背景
- 高速道路建設の借金が30兆円存在する
- 日本の道路支出はイギリス、フランス、ドイツ、イタリアの4カ国を総計した額と同等。
- 各国の高速道路料金は以下の通り
アメリカ:93%が無料。有料道路は400kmあたりで6ドル(600円)程度(要出典)なのでほぼ無料に等しい。
イタリア:約20%が無料 。有料高速は約900kmで5600円ほど(日本は東京→広島が約820kmで約17000円)
フランス:24%が無料。有料区間も料金は日本の約1/3。
ドイツ:普通車は全線無料。重量12トン以上のトラックは、1kmあたり平均15セント(約19.5円)。

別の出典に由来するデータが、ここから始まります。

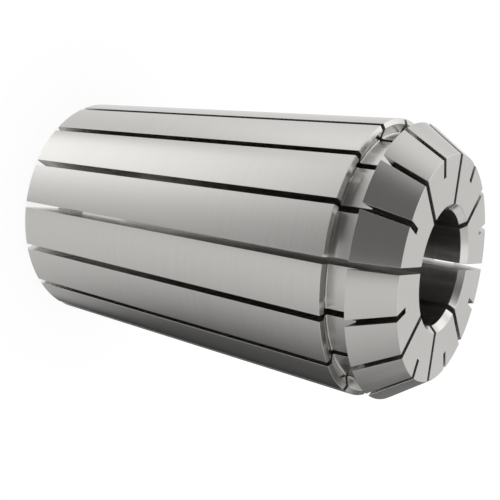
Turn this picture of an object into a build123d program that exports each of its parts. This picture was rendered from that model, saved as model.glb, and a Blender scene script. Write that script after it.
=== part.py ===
from build123d import *
from math import radians, sqrt, tan
import os

os.makedirs("parts", exist_ok=True)

# A slotted collet turned from one bar, in millimetres.
# The bore's axis is +Z and the small end of the taper stands on z = 0.

# Driving sizes of the turned blank
# The body's diameter is taken at its front corner
BODY_D = 25.5
LENGTH = 40.0
# The tapered body loses one millimetre of diameter for each of these along the axis
TAPER_RUN = 10.0
BORE_D = 10.5
# The nose is a short steep cone in front of the groove, its rear edge a little inside the body's corner
NOSE_L = 3.6
NOSE_ANGLE = 33.5
NOSE_STEP = 0.14
# The groove is this wide between the body's front corner and the nose, and both its walls are undercut
GROOVE_W = 2.2
GROOVE_DEPTH = 1.42
UNDERCUT_ANGLE = 25.0
GROOVE_FILLET = 0.15
# A shallow bevel rises from the body's front corner to a ridge at the top of the groove's rear wall
SHOULDER_W = 0.47
SHOULDER_ANGLE = 22.0
# The two mouths of the bore and the rear edge are chamfered at 45 degrees
MOUTH_CHAMFER = 0.55
REAR_MOUTH_CHAMFER = 0.3
REAR_EDGE_CHAMFER = 0.2

# Driving sizes of the slots
SLOT_PAIRS = 8
SLOT_W = 0.57
SAW_R = 22.0
# The saw runs this far inside the wall of the bore
SAW_REACH = 0.6
# Height of the web between the bore and the slot floor, where the floor meets the end face
FRONT_WEB = 3.3
REAR_WEB = 0.8
# Cutters run past the faces by this much
OVERRUN = 1.0

# Values that follow from the driving sizes
body_r = BODY_D / 2
bore_r = BORE_D / 2
nose_z = LENGTH - NOSE_L
body_z = nose_z - GROOVE_W
rear_r = body_r - body_z / TAPER_RUN / 2
groove_r = body_r - GROOVE_DEPTH
ridge_r = body_r - SHOULDER_W
ridge_z = body_z + SHOULDER_W * tan(radians(SHOULDER_ANGLE))
rear_foot_z = ridge_z - (ridge_r - groove_r) * tan(radians(UNDERCUT_ANGLE))
nose_r = body_r - NOSE_STEP
front_foot_z = nose_z + (nose_r - groove_r) * tan(radians(UNDERCUT_ANGLE))
face_r = nose_r - NOSE_L * tan(radians(NOSE_ANGLE))
pair_pitch = 360 / SLOT_PAIRS


def corner(sketch, r, z):
    """The corner of a section nearest to radius r and height z."""
    return sketch.vertices().sort_by_distance((r, z))[0]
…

これは日本の大型車のほぼ半額(要出典)。
民主党の政策
高速道路は、原則として無料とします。
これにより、
(1)生活コスト・企業活動コストの引き下げ(最大2.5兆円の国民負担の軽減が可能、家計消費増や企業の設備投資・賃金引き上げ等で内需拡大)
(2)地域活性化(生活道路、地域道路としての利用、サービスエリア・パーキングエリアの活用を含む観光産業活性化など)
(3)温暖化対策(渋滞の解消・緩和、CO2の発生抑制など)
(4)ムダづかいの根絶(バイパス建設抑制による財政負担の軽減など)――を図ります。
首都高速・阪神高速など渋滞が想定される路線・区間などについては交通需要管理(TDM)の観点から社会実験(5割引、7割引等)を実施して影響を確認しつつ、無料化を実施します。
実施に当たっては、道路会社の職員の雇用、首都高速・阪神高速の株主たる自治体の理解、競合交通機関への影響及び交通弱者等に対する十分な配慮を講じます。
無料化賛成派
山崎養世(元ゴールドマン・サックス・アセット・マネージメント・ジャパン・リミテッド社長)
無料化賛成派の主な主張
- 割引より無料化のほうが経済効果が高い
- 新しい道路をつくるのをやめれば十分に借金を返すことができる
- 高額な高速料金は日本だけ
- 料金所撤廃と無期限無料で渋滞は解消される
毎日終日無料ならいつでも高速に乗れるので、現在のように割引日に車が集中することはない。
無料化すれば料金所を撤廃できるので渋滞は解消される。
これに対しては、「無料化による交通量の増大の影響のほうが大きい」という反論もある。
無料化反対派
猪瀬直樹(現東京都副知事、現東京大学客員教授、元道路関係四公団民営化推進委員会委員)
無料化反対派の主な主張
- 無料化しては借金を返却することはできない
- 国主導ではなく民営化する必要がある
- 渋滞が加速する
無料化によって交通量が増えるため、渋滞が加速して「高速」ではなくなる。
これに対しては、「料金所が撤廃されるため渋滞は解消される」という反論がある。
高速道路が無料になると、有料のフェリー・鉄道に対するニーズがなくなり多くが廃線になる。
これに対しては、「利便性の高い高速道路が無料化すれば、不必要なフェリー・鉄道路線は廃止になってしかるべき」という反論がある。
車の利用量が増え、CO2排出量が増える。
これに対しては、「高速走行は一般道走行より燃費が良く、高速無料化による一般道の渋滞解消がCO2削減につながる」という反論がある。